Dans une autre décision, la Cour de cassation a jugé qu'un tel montage n'était pas répréhensible dès lors que l'opération permet d'assurer la cohésion du patrimoine familial, notamment par une rédaction appropriée des statuts (Cour de cassation, ch. com., 26 mars 2008, n° 06-21944, dans le même sens Cour de cassation, ch. com., 3 octobre 2006, n° 04-14272). Au contraire, dans un arrêt du 15 mai 2007, la Cour de cassation a retenu à la fois le caractère fictif de la société et le but exclusivement fiscal de l'opération (Cour de cassation, ch. com., 15 mai 2007, n° 06-14262). En dépit de cette jurisprudence de la chambre commerciale de la Cour de cassation, qui lui est globalement défavorable, l'administration persiste à combattre l'apport d'un immeuble en nue-propriété à une SCI, suivi d'un acte de donation. Il est donc conseillé de se rapprocher de son conseil ou de son notaire aux fins de préparer le dossier pour ce type de montage juridique, qui anticipera les critiques pouvant être formulées par l'administration.

À noter que le nouvel article L64 du livre des procédures fiscales, issu de la loi de finances rectificative pour 2008, donne une nouvelle définition - plus restrictive - de l'abus de droit en ajoutant un critère tiré de l'intention du rédacteur du texte dont le contournement est recherché. Ainsi, est adjointe à la définition de l'abus de droit la recherche par le contribuable du « bénéfice d'une application littérale de textes ou de décisions à l'encontre des objectifs poursuivis par leurs auteurs ».

Répression des abus de droit

La procédure de répression des abus de droit est une procédure exceptionnelle

L'article L64 du livre des procédures fiscales autorise l'administration, lorsque certaines conditions sont satisfaites, à écarter un acte constitutif d'un abus de droit pour restituer à l'opération sa véritable nature. En cas de désaccord sur les rectifications notifiées sur le fondement du présent article, le litige est soumis, à la demande du contribuable, à l'avis du comité de l'abus de droit fiscal. L'administration peut également soumettre le litige à l'avis du comité. Si l'administration ne s'est pas conformée à l'avis du comité, elle doit apporter la preuve du bien-fondé de la rectification.
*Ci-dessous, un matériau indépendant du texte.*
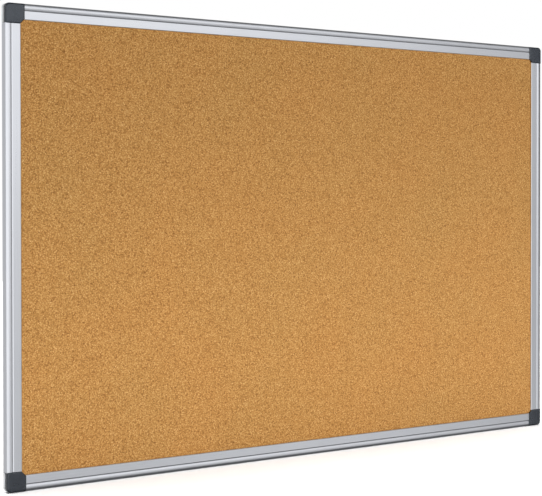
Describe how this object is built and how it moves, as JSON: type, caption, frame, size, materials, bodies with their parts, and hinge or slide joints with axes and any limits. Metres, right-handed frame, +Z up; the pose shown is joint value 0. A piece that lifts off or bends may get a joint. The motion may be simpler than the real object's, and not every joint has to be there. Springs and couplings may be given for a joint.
{
  "type": "cork bulletin board",
  "caption": "Wall-hung cork notice board in an aluminium frame, with plastic corners whose caps pull off to reach the wall screws.",
  "frame": {"origin": "centre of the board's outline on the wall plane, which is the rear of the frame", "axes": "+X to the viewer's right along the long side, +Z up, +Y from the board into the wall, so the cork faces -Y"},
  "size_m": [0.9, 0.0133, 0.6],
  "materials": {
    "cork": "matte",
    "fibreboard": "matte",
    "backing": "matte",
    "aluminium": "satin",
    "light_plastic": "matte",
    "dark_plastic": "satin",
    "screw_steel": "satin"
  },
  "bodies": {
    "board": {"cork_sheet": "cork", "core_board": "fibreboard", "backing_sheet": "backing", "rail_top": "aluminium", "rail_bottom": "aluminium", "rail_left": "aluminium", "rail_right": "aluminium", "corner_body_top_left": "light_plastic", "corner_body_top_right": "light_plastic", "corner_body_bottom_left": "light_plastic", "corner_body_bottom_right": "light_plastic", "rail_screw_top_start": "screw_steel", "rail_screw_top_end": "screw_steel", "rail_screw_right_start": "screw_steel", "rail_screw_right_end": "screw_steel", "rail_screw_bottom_start": "screw_steel", "rail_screw_bottom_end": "screw_steel", "rail_screw_left_start": "screw_steel", "rail_screw_left_end": "screw_steel"},
    "cap_top_left": {"corner_cap_top_left": "dark_plastic"},
    "cap_top_right": {"corner_cap_top_right": "dark_plastic"},
    "cap_bottom_left": {"corner_cap_bottom_left": "dark_plastic"},
    "cap_bottom_right": {"corner_cap_bottom_right": "dark_plastic"}
  },
  "joints": [
    {"name": "cap_pull_top_left", "type": "slide", "parent": "board", "child": "cap_top_left", "axis": [0, -1, 0], "range_m": [0, 0.025]},
    {"name": "cap_pull_top_right", "type": "slide", "parent": "board", "child": "cap_top_right", "axis": [0, -1, 0], "range_m": [0, 0.025]},
    {"name": "cap_pull_bottom_left", "type": "slide", "parent": "board", "child": "cap_bottom_left", "axis": [0, -1, 0], "range_m": [0, 0.025]},
    {"name": "cap_pull_bottom_right", "type": "slide", "parent": "board", "child": "cap_bottom_right", "axis": [0, -1, 0], "range_m": [0, 0.025]}
  ]
}
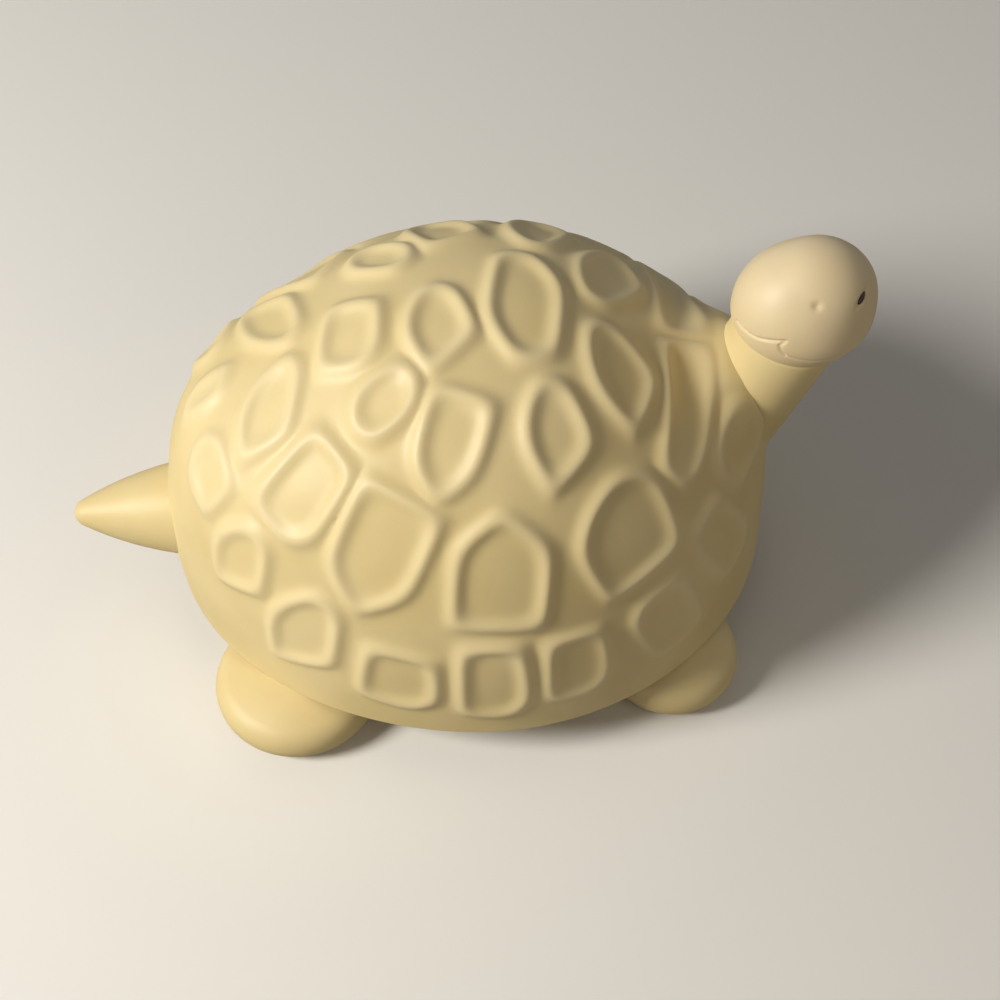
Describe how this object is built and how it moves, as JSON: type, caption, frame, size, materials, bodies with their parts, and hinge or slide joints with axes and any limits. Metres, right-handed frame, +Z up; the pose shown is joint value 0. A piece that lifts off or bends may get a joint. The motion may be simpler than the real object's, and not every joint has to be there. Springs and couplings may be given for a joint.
{
  "type": "turtle figurine",
  "caption": "Moulded turtle figurine with a tall domed shell, raised scute rims, round feet, a pointed tail and a ball head that turns.",
  "frame": {"origin": "on the ground, under the middle of the figure's length from tail tip to face", "axes": "+X forward to the face, +Y to the turtle's left, +Z up"},
  "size_m": [0.1474, 0.0946, 0.0848],
  "materials": {
    "vinyl": "cream, satin, slightly translucent soft vinyl",
    "pale_vinyl": "paler cream satin vinyl",
    "eye": "dark reddish black, glossy"
  },
  "bodies": {
    "body": {"shell": "vinyl", "belly_pan": "vinyl", "neck": "vinyl", "front_right_foot": "vinyl", "front_left_foot": "vinyl", "rear_right_foot": "vinyl", "rear_left_foot": "vinyl", "tail": "vinyl"},
    "turning_head": {"head": "pale_vinyl", "right_eye": "eye", "left_eye": "eye"}
  },
  "joints": [
    {"name": "head_turn", "type": "hinge", "parent": "body", "child": "turning_head", "pos_m": [0.05849, 0, 0.06353], "axis": [0.2419, 0, 0.9703], "range_deg": [-180, 180]}
  ]
}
Les avis rendus font l'objet d'un rapport annuel qui est rendu public.

De lourdes sanctions applicables

Lorsqu'elle utilise cette procédure, l'administration est en droit d'appliquer, outre l'intérêt de retard au taux de 4,80 % par an, une majoration égale à 80 % des droits mis à la charge du contribuable. Toutes les parties aux actes constitutifs d'abus de droit sont solidairement responsables du paiement.

Les critères redéfinis de l'abus de droit

Comme vu ci-dessus à propos de l'apport-donation d'un immeuble à une SCI, il n'est pas toujours aisé de faire la différence entre l'abus et la simple habileté fiscale, étant entendu qu'entre plusieurs possibilités, le contribuable n'est pas dans l'obligation de choisir la plus onéreuse. Depuis 1981, l'abus de droit se caractérisait soit par la découverte d'un acte fictif, soit par la démonstration que l'acte litigieux n'avait été passé que dans un but exclusivement fiscal. Si le contribuable pouvait se prévaloir également d'un autre but, l'abus de droit n'était pas consommé. Cette définition, récemment revisitée par le juge de l'impôt qui en a donné une nouvelle définition (Conseil d'État, 27 septembre 2006, n° 260050 et 5 mars 2007, n° 284457), vient d'être consacrée par le législateur (voir ci-dessus).

Alors que précédemment, il lui suffisait d'invoquer le but exclusivement fiscal de l'opération, ce qui paraît intégrer les notions de montages artificiels et de défaut de substance, l'administration doit désormais démontrer également que le redevable a fait une application littérale de la règle contraire aux objectifs poursuivis par les auteurs du texte. Mais cette définition aux contours imprécis reste en construction, de sorte que certains qualifient le premier critère d'objectif et le second de subjectif (M. Fouquet président de section au Conseil d'État) alors que d'autres donnent une qualification inverse (M. Collin, maître des requête au Conseil d'État). Cette insécurité n'est peut être ni évitable ni involontaire.

Si l'acte fictif, c'est-à-dire mensonger, est relativement facile à identifier (par exemple la traditionnelle donation déguisée sous une vente dont le prix n'est pas payé), il en va différemment de la seconde branche de l'abus de droit, qui relève de la notion de fraude à la loi et qui dépend des critères cumulatifs visés ci-dessus. Cette imprécision est source d'insécurité juridique difficilement acceptable.